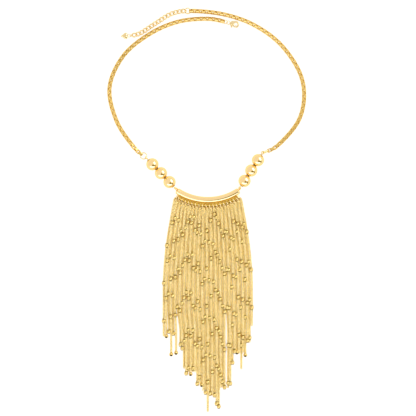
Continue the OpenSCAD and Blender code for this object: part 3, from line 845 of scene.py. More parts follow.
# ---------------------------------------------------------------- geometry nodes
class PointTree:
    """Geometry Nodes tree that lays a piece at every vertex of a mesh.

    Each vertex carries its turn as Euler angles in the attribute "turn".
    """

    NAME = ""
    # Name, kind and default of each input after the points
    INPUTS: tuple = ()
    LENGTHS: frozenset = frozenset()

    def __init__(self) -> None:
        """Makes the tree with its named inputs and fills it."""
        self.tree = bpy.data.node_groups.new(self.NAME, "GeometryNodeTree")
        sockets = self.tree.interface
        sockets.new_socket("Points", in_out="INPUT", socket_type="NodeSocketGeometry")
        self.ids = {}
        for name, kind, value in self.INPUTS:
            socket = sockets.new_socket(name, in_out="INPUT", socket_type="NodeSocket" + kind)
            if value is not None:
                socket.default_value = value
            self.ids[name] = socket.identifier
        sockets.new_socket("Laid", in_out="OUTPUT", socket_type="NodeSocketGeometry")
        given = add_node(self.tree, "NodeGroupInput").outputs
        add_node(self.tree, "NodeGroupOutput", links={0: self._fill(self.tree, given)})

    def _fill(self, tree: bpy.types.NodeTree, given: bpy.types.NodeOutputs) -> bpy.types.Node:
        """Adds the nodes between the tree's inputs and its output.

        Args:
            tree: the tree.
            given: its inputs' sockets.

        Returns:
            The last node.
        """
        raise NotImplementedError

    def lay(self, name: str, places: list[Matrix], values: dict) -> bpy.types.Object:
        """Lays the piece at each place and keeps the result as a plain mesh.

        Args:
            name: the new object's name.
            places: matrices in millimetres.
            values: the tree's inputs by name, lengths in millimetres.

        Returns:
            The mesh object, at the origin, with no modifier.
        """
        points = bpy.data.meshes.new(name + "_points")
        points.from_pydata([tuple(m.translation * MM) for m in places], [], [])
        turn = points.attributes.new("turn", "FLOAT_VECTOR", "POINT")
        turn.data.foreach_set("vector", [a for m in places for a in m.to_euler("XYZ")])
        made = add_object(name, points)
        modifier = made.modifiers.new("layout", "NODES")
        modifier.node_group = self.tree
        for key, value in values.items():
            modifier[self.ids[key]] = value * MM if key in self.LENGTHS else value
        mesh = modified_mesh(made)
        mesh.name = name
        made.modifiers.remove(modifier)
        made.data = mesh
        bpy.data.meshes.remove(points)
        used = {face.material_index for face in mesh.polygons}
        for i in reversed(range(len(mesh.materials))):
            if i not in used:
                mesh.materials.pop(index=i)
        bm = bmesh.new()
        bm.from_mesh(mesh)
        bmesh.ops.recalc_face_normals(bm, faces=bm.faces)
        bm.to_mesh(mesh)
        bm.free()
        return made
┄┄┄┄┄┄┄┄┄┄
GIVEN REQUEST » Quote only the stretch of lines that starts the data above and ends with the line containing "LENGTHS: frozenset = frozenset()", both included.

RESPONSE FOR THIS EXERCISE »
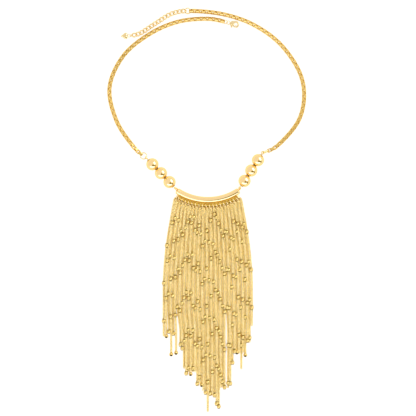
Continue the OpenSCAD and Blender code for this object: part 3, from line 845 of scene.py. More parts follow.
# ---------------------------------------------------------------- geometry nodes
class PointTree:
    """Geometry Nodes tree that lays a piece at every vertex of a mesh.

    Each vertex carries its turn as Euler angles in the attribute "turn".
    """

    NAME = ""
    # Name, kind and default of each input after the points
    INPUTS: tuple = ()
    LENGTHS: frozenset = frozenset()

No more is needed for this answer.